> EXERCISE:
Begin with the first line of the entries below and reproduce each line exactly, ending with the line that holds "handle_normal = radial(LID_HANDLE_ANGLE)".

>>>>

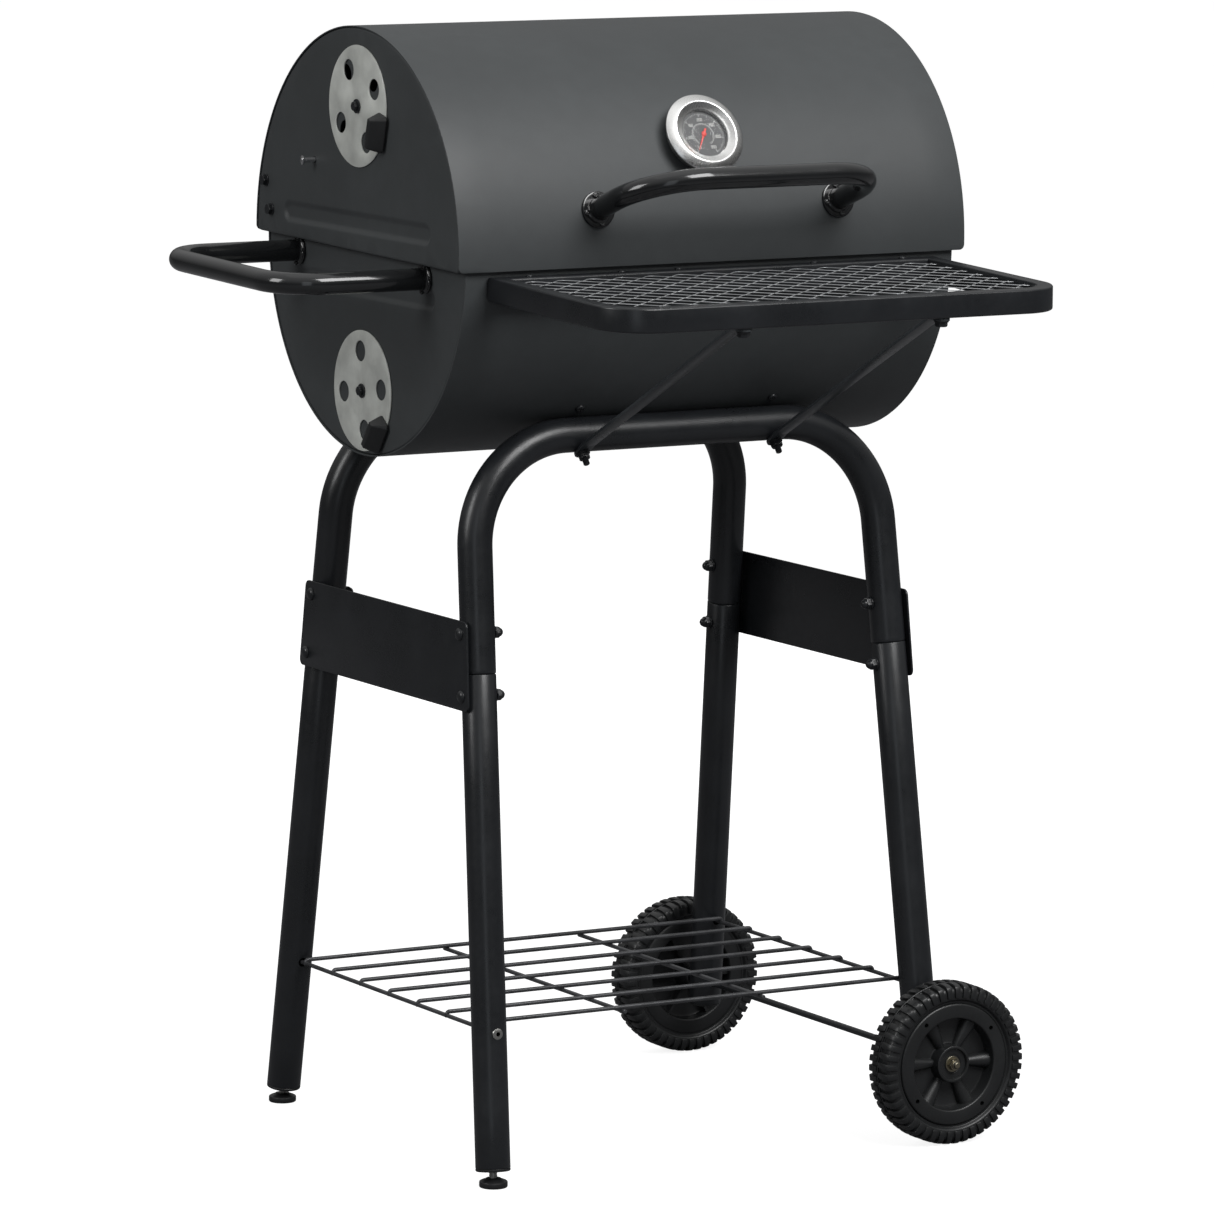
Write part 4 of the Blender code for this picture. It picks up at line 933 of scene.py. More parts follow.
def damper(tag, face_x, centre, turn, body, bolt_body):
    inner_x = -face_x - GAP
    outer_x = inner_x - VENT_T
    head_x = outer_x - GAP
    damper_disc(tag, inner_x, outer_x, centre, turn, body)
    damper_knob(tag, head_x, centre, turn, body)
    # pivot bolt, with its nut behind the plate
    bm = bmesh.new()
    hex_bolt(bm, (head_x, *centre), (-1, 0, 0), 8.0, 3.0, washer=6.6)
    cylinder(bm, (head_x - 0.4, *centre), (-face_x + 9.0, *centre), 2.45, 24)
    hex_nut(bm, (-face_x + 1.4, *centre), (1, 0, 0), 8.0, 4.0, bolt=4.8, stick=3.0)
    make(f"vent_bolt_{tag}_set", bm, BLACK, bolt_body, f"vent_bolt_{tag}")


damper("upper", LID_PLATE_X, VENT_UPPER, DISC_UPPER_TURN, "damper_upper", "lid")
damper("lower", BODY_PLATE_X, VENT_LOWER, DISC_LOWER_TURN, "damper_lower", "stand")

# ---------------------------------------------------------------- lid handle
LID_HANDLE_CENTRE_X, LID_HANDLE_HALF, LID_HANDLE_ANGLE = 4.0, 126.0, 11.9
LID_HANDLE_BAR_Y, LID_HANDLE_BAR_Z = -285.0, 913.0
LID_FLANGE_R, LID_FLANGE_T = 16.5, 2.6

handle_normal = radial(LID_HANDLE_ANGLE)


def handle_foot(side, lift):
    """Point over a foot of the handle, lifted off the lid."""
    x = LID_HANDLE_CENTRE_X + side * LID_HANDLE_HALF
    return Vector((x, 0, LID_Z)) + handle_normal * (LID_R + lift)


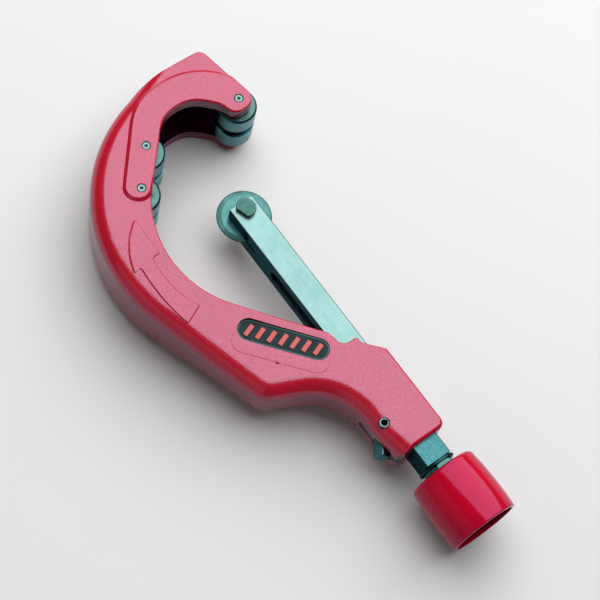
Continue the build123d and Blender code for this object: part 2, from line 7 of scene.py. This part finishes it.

<<<<

> ANSWER:
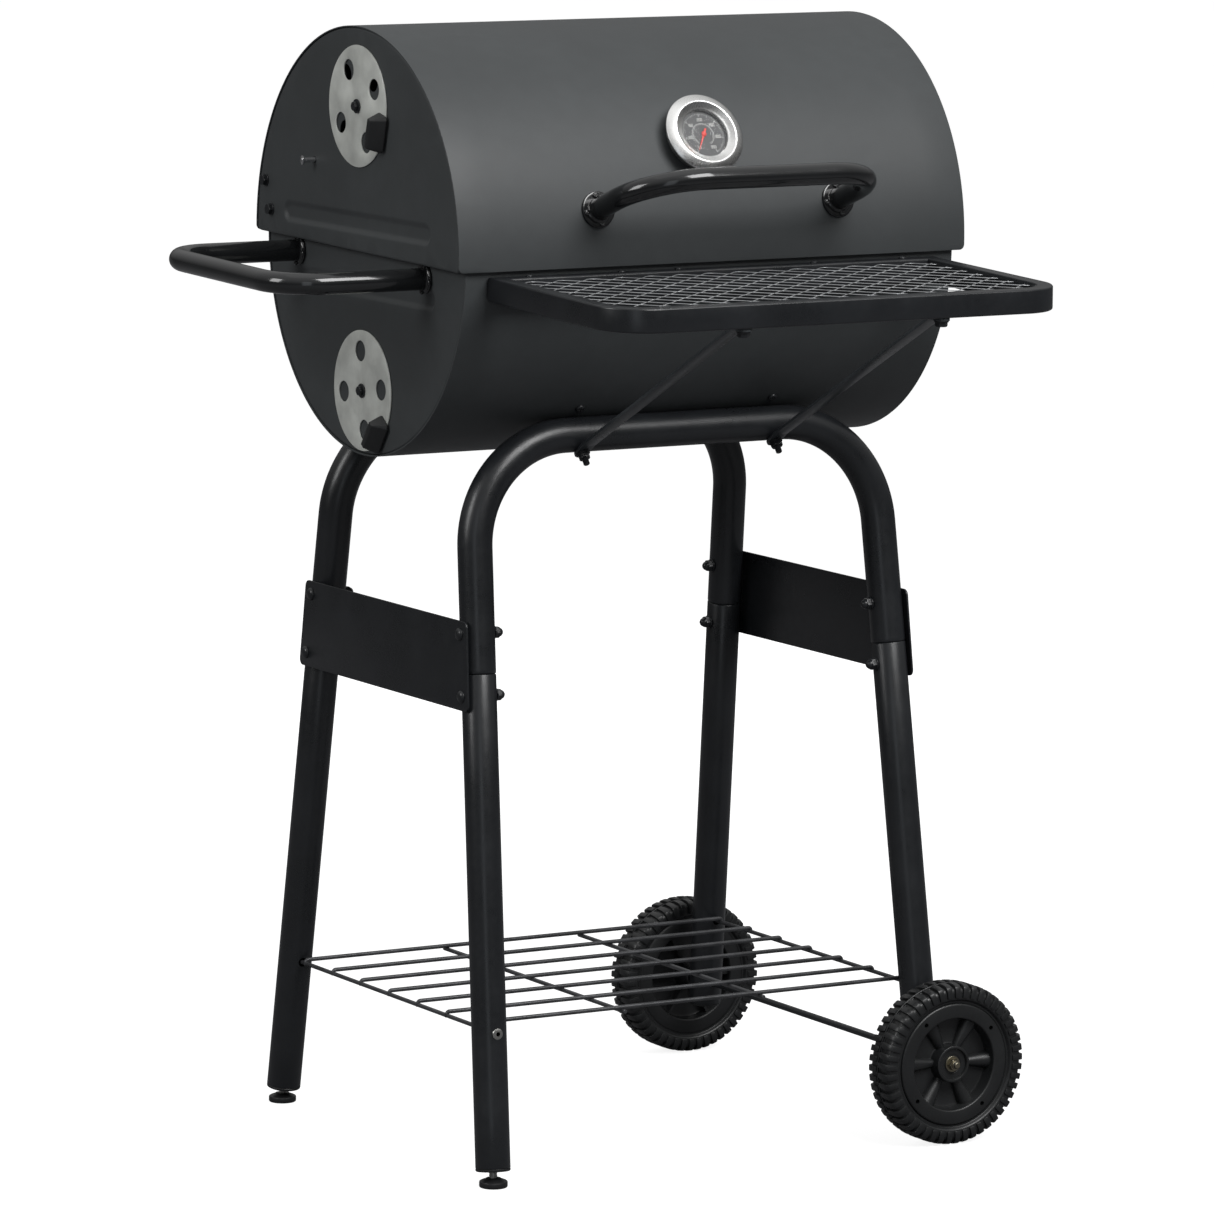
Write part 4 of the Blender code for this picture. It picks up at line 933 of scene.py. More parts follow.
def damper(tag, face_x, centre, turn, body, bolt_body):
    inner_x = -face_x - GAP
    outer_x = inner_x - VENT_T
    head_x = outer_x - GAP
    damper_disc(tag, inner_x, outer_x, centre, turn, body)
    damper_knob(tag, head_x, centre, turn, body)
    # pivot bolt, with its nut behind the plate
    bm = bmesh.new()
    hex_bolt(bm, (head_x, *centre), (-1, 0, 0), 8.0, 3.0, washer=6.6)
    cylinder(bm, (head_x - 0.4, *centre), (-face_x + 9.0, *centre), 2.45, 24)
    hex_nut(bm, (-face_x + 1.4, *centre), (1, 0, 0), 8.0, 4.0, bolt=4.8, stick=3.0)
    make(f"vent_bolt_{tag}_set", bm, BLACK, bolt_body, f"vent_bolt_{tag}")


damper("upper", LID_PLATE_X, VENT_UPPER, DISC_UPPER_TURN, "damper_upper", "lid")
damper("lower", BODY_PLATE_X, VENT_LOWER, DISC_LOWER_TURN, "damper_lower", "stand")

# ---------------------------------------------------------------- lid handle
LID_HANDLE_CENTRE_X, LID_HANDLE_HALF, LID_HANDLE_ANGLE = 4.0, 126.0, 11.9
LID_HANDLE_BAR_Y, LID_HANDLE_BAR_Z = -285.0, 913.0
LID_FLANGE_R, LID_FLANGE_T = 16.5, 2.6

handle_normal = radial(LID_HANDLE_ANGLE)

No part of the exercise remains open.